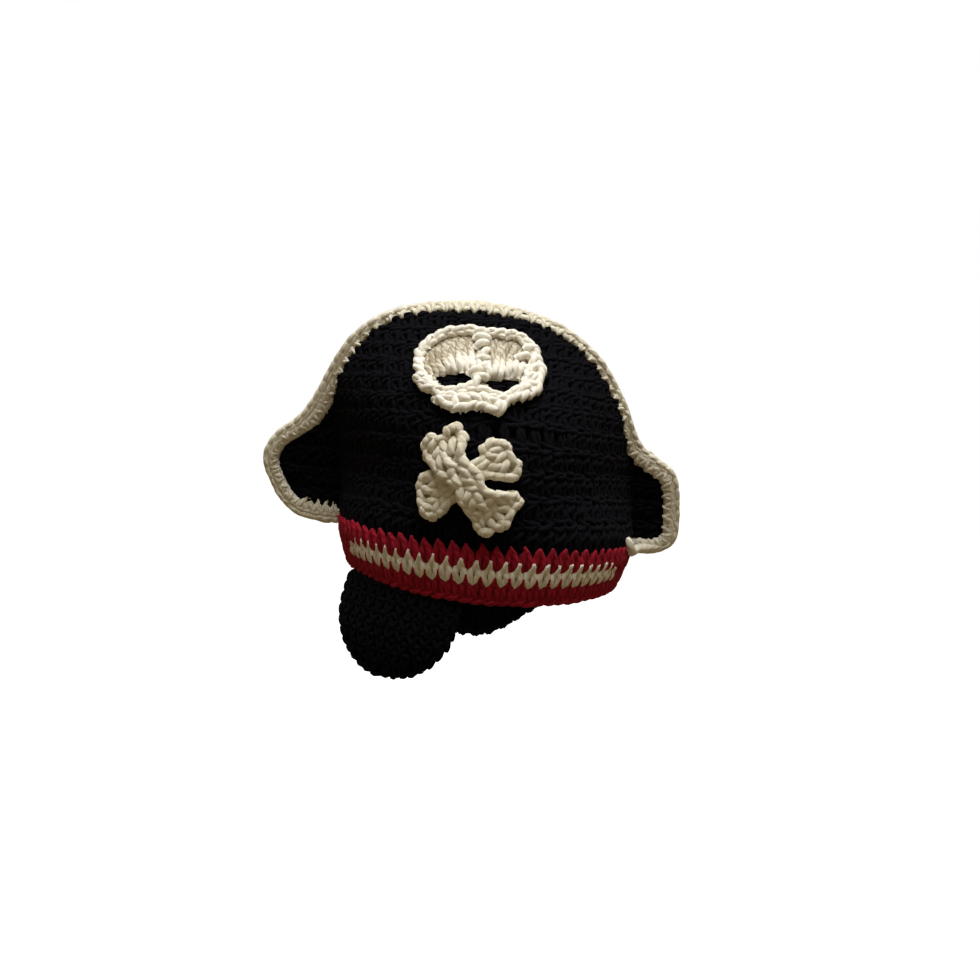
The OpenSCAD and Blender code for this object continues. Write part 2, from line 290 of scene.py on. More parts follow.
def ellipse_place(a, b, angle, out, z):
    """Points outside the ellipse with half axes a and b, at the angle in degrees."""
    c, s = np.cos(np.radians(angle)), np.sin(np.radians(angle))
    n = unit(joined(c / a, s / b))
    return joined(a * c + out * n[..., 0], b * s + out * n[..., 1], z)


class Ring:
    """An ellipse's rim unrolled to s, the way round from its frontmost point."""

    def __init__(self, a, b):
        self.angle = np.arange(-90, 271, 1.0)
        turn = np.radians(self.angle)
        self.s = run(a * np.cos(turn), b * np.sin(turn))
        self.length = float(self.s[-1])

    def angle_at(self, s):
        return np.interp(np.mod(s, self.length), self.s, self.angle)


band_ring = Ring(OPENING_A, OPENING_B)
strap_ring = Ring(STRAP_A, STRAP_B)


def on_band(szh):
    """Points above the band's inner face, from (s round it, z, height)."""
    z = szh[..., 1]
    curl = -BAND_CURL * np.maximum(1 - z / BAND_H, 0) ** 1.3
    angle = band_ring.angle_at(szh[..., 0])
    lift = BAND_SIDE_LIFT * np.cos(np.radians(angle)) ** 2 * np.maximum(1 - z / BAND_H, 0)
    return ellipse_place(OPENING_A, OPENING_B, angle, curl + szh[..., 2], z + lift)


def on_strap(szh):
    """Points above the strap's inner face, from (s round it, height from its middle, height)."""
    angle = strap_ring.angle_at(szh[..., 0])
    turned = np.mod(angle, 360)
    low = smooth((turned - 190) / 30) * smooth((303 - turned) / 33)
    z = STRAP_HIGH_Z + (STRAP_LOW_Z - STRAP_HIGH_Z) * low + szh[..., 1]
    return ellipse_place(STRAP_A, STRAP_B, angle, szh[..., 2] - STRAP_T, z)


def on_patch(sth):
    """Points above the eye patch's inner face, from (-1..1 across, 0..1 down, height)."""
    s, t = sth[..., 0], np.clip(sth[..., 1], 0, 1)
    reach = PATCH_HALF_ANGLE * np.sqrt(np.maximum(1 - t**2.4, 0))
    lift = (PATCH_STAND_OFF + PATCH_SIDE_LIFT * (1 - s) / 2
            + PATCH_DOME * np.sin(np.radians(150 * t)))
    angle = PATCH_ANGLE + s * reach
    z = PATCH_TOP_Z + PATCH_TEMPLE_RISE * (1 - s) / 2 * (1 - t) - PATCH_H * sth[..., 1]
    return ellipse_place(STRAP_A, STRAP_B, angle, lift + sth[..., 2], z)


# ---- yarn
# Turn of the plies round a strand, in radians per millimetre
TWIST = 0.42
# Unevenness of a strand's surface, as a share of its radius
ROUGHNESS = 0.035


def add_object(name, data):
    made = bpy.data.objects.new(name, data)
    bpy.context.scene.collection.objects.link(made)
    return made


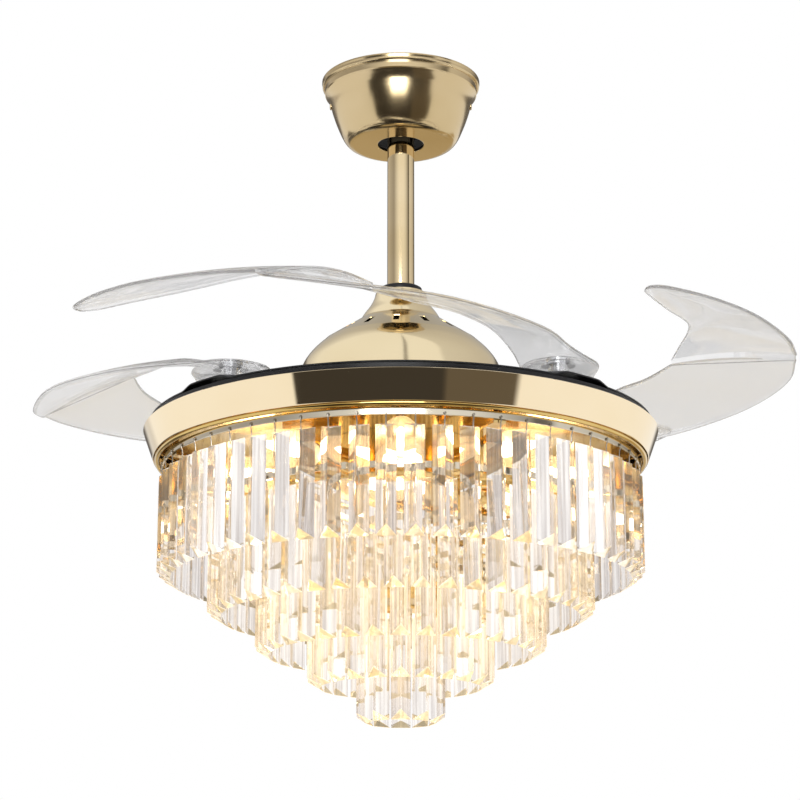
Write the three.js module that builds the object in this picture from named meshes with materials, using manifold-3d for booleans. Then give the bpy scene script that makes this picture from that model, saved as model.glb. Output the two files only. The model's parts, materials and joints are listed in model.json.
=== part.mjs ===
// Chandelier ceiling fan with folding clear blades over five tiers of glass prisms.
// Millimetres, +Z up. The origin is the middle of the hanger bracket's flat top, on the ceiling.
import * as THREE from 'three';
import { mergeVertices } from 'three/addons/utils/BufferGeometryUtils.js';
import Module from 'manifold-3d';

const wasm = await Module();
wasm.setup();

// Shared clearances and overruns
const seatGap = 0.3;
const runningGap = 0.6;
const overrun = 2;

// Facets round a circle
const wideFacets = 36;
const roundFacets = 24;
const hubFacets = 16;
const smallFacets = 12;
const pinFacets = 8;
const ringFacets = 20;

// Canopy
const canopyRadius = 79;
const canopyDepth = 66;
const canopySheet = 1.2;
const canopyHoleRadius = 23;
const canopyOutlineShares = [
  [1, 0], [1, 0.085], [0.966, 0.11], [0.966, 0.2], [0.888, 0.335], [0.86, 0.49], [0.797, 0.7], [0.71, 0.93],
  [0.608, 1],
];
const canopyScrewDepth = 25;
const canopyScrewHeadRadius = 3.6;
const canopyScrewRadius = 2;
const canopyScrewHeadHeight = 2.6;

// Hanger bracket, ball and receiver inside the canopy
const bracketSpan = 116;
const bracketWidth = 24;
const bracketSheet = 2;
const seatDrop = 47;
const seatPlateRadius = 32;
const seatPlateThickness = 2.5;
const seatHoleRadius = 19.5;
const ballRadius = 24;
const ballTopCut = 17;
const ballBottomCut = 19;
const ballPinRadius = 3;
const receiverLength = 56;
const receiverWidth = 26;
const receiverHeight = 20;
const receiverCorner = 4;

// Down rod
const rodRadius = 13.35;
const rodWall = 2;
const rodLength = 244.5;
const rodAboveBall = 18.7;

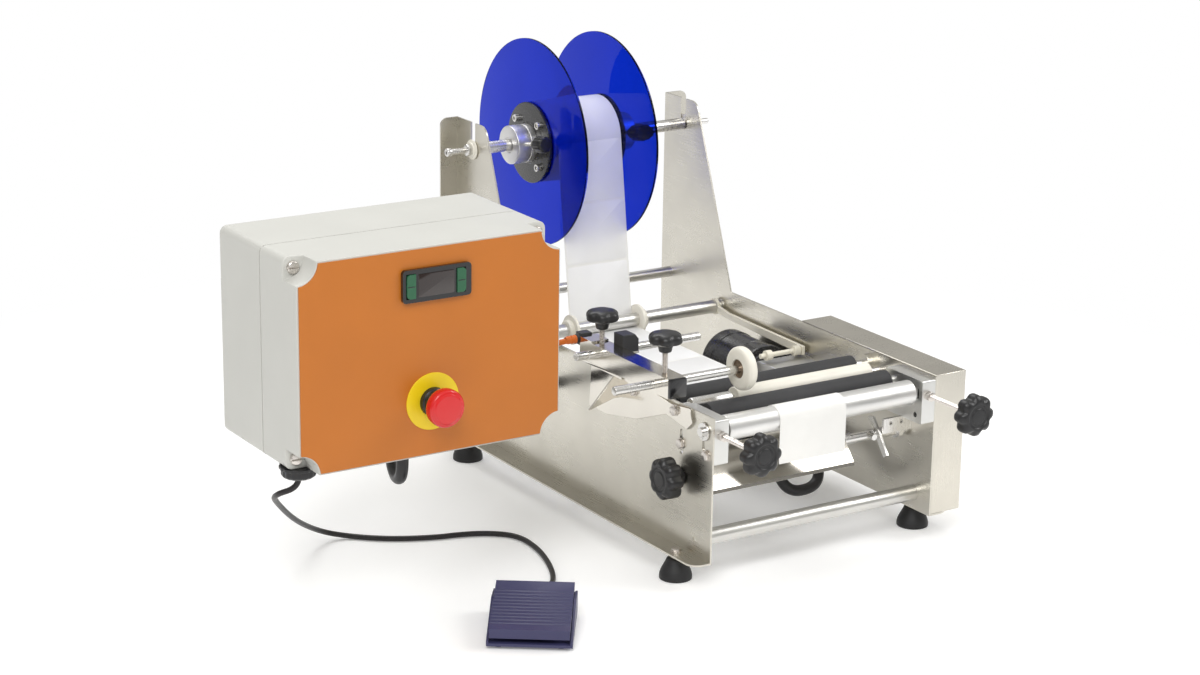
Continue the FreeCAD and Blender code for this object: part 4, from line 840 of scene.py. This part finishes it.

- - - -

WHAT YOU SHOULD DO: Write out the full listing exactly as given.

ANSWER IN FULL:
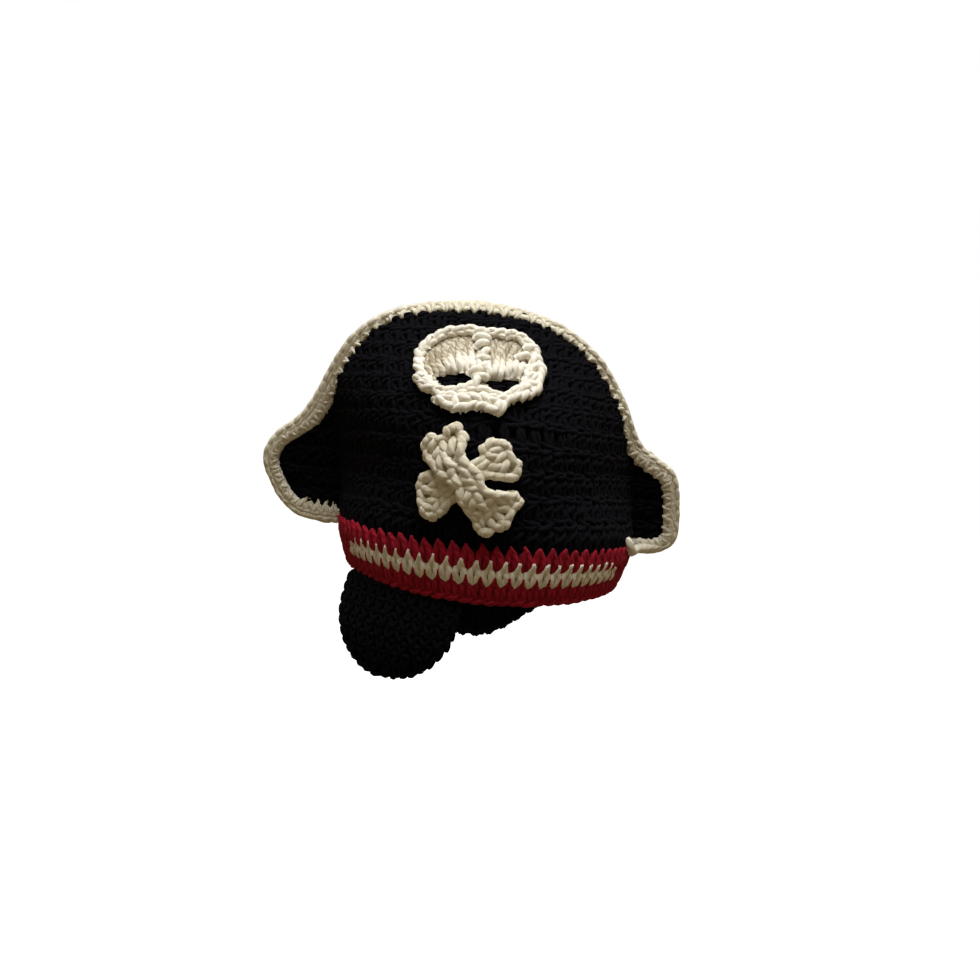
The OpenSCAD and Blender code for this object continues. Write part 2, from line 290 of scene.py on. More parts follow.
def ellipse_place(a, b, angle, out, z):
    """Points outside the ellipse with half axes a and b, at the angle in degrees."""
    c, s = np.cos(np.radians(angle)), np.sin(np.radians(angle))
    n = unit(joined(c / a, s / b))
    return joined(a * c + out * n[..., 0], b * s + out * n[..., 1], z)


class Ring:
    """An ellipse's rim unrolled to s, the way round from its frontmost point."""

    def __init__(self, a, b):
        self.angle = np.arange(-90, 271, 1.0)
        turn = np.radians(self.angle)
        self.s = run(a * np.cos(turn), b * np.sin(turn))
        self.length = float(self.s[-1])

    def angle_at(self, s):
        return np.interp(np.mod(s, self.length), self.s, self.angle)


band_ring = Ring(OPENING_A, OPENING_B)
strap_ring = Ring(STRAP_A, STRAP_B)


def on_band(szh):
    """Points above the band's inner face, from (s round it, z, height)."""
    z = szh[..., 1]
    curl = -BAND_CURL * np.maximum(1 - z / BAND_H, 0) ** 1.3
    angle = band_ring.angle_at(szh[..., 0])
    lift = BAND_SIDE_LIFT * np.cos(np.radians(angle)) ** 2 * np.maximum(1 - z / BAND_H, 0)
    return ellipse_place(OPENING_A, OPENING_B, angle, curl + szh[..., 2], z + lift)


def on_strap(szh):
    """Points above the strap's inner face, from (s round it, height from its middle, height)."""
    angle = strap_ring.angle_at(szh[..., 0])
    turned = np.mod(angle, 360)
    low = smooth((turned - 190) / 30) * smooth((303 - turned) / 33)
    z = STRAP_HIGH_Z + (STRAP_LOW_Z - STRAP_HIGH_Z) * low + szh[..., 1]
    return ellipse_place(STRAP_A, STRAP_B, angle, szh[..., 2] - STRAP_T, z)


def on_patch(sth):
    """Points above the eye patch's inner face, from (-1..1 across, 0..1 down, height)."""
    s, t = sth[..., 0], np.clip(sth[..., 1], 0, 1)
    reach = PATCH_HALF_ANGLE * np.sqrt(np.maximum(1 - t**2.4, 0))
    lift = (PATCH_STAND_OFF + PATCH_SIDE_LIFT * (1 - s) / 2
            + PATCH_DOME * np.sin(np.radians(150 * t)))
    angle = PATCH_ANGLE + s * reach
    z = PATCH_TOP_Z + PATCH_TEMPLE_RISE * (1 - s) / 2 * (1 - t) - PATCH_H * sth[..., 1]
    return ellipse_place(STRAP_A, STRAP_B, angle, lift + sth[..., 2], z)


# ---- yarn
# Turn of the plies round a strand, in radians per millimetre
TWIST = 0.42
# Unevenness of a strand's surface, as a share of its radius
ROUGHNESS = 0.035


def add_object(name, data):
    made = bpy.data.objects.new(name, data)
    bpy.context.scene.collection.objects.link(made)
    return made


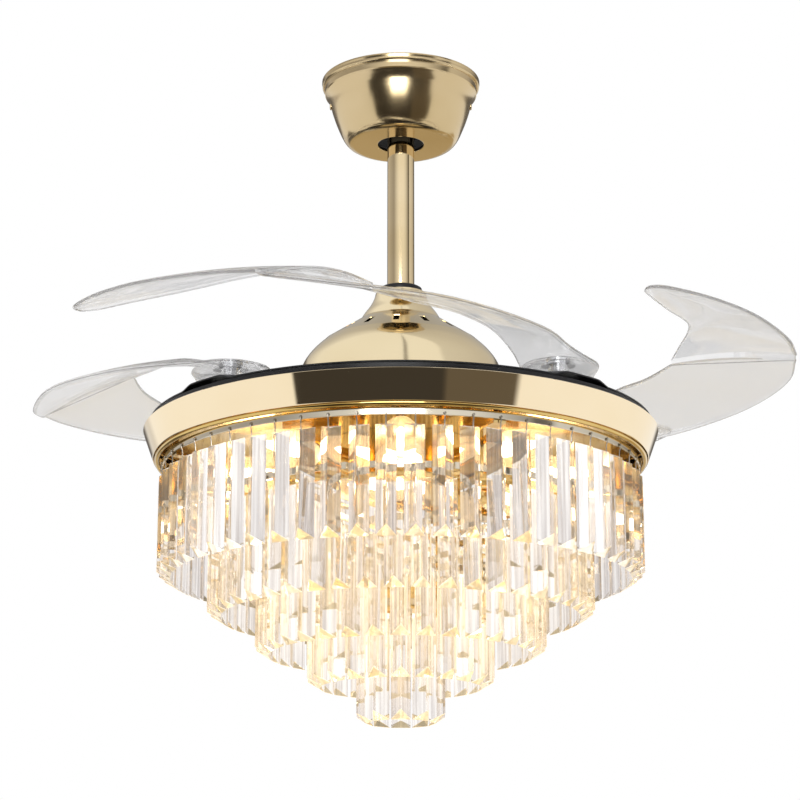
Write the three.js module that builds the object in this picture from named meshes with materials, using manifold-3d for booleans. Then give the bpy scene script that makes this picture from that model, saved as model.glb. Output the two files only. The model's parts, materials and joints are listed in model.json.
=== part.mjs ===
// Chandelier ceiling fan with folding clear blades over five tiers of glass prisms.
// Millimetres, +Z up. The origin is the middle of the hanger bracket's flat top, on the ceiling.
import * as THREE from 'three';
import { mergeVertices } from 'three/addons/utils/BufferGeometryUtils.js';
import Module from 'manifold-3d';

const wasm = await Module();
wasm.setup();

// Shared clearances and overruns
const seatGap = 0.3;
const runningGap = 0.6;
const overrun = 2;

// Facets round a circle
const wideFacets = 36;
const roundFacets = 24;
const hubFacets = 16;
const smallFacets = 12;
const pinFacets = 8;
const ringFacets = 20;

// Canopy
const canopyRadius = 79;
const canopyDepth = 66;
const canopySheet = 1.2;
const canopyHoleRadius = 23;
const canopyOutlineShares = [
  [1, 0], [1, 0.085], [0.966, 0.11], [0.966, 0.2], [0.888, 0.335], [0.86, 0.49], [0.797, 0.7], [0.71, 0.93],
  [0.608, 1],
];
const canopyScrewDepth = 25;
const canopyScrewHeadRadius = 3.6;
const canopyScrewRadius = 2;
const canopyScrewHeadHeight = 2.6;

// Hanger bracket, ball and receiver inside the canopy
const bracketSpan = 116;
const bracketWidth = 24;
const bracketSheet = 2;
const seatDrop = 47;
const seatPlateRadius = 32;
const seatPlateThickness = 2.5;
const seatHoleRadius = 19.5;
const ballRadius = 24;
const ballTopCut = 17;
const ballBottomCut = 19;
const ballPinRadius = 3;
const receiverLength = 56;
const receiverWidth = 26;
const receiverHeight = 20;
const receiverCorner = 4;

// Down rod
const rodRadius = 13.35;
const rodWall = 2;
const rodLength = 244.5;
const rodAboveBall = 18.7;

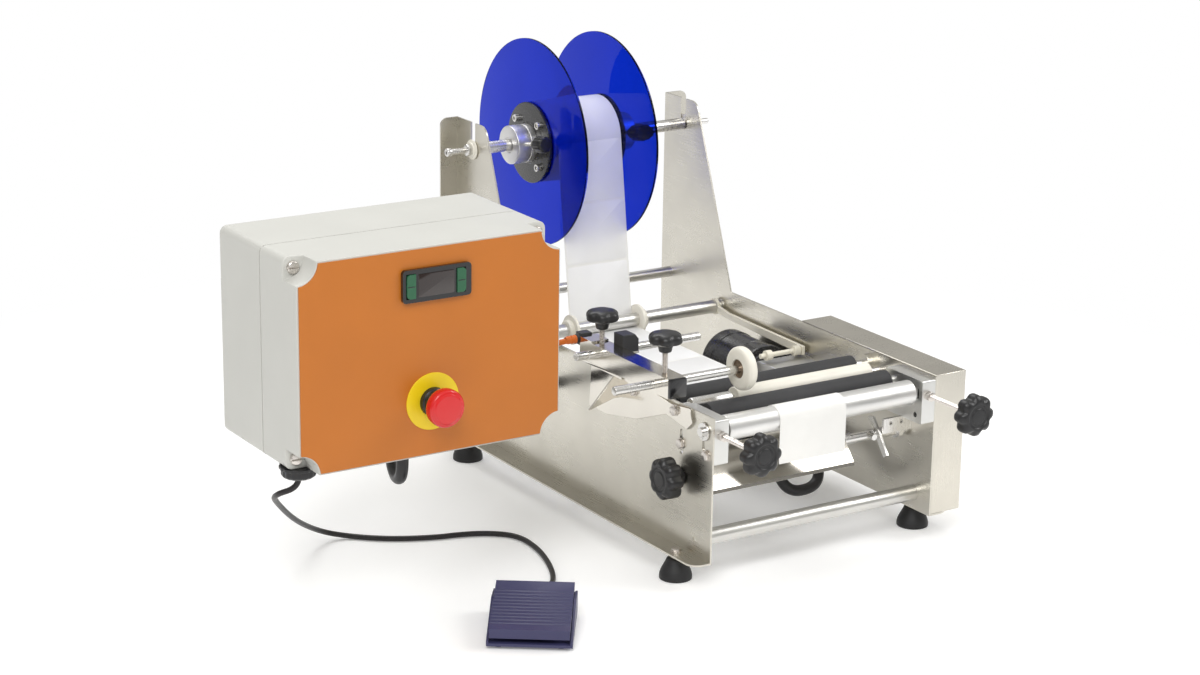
Continue the FreeCAD and Blender code for this object: part 4, from line 840 of scene.py. This part finishes it.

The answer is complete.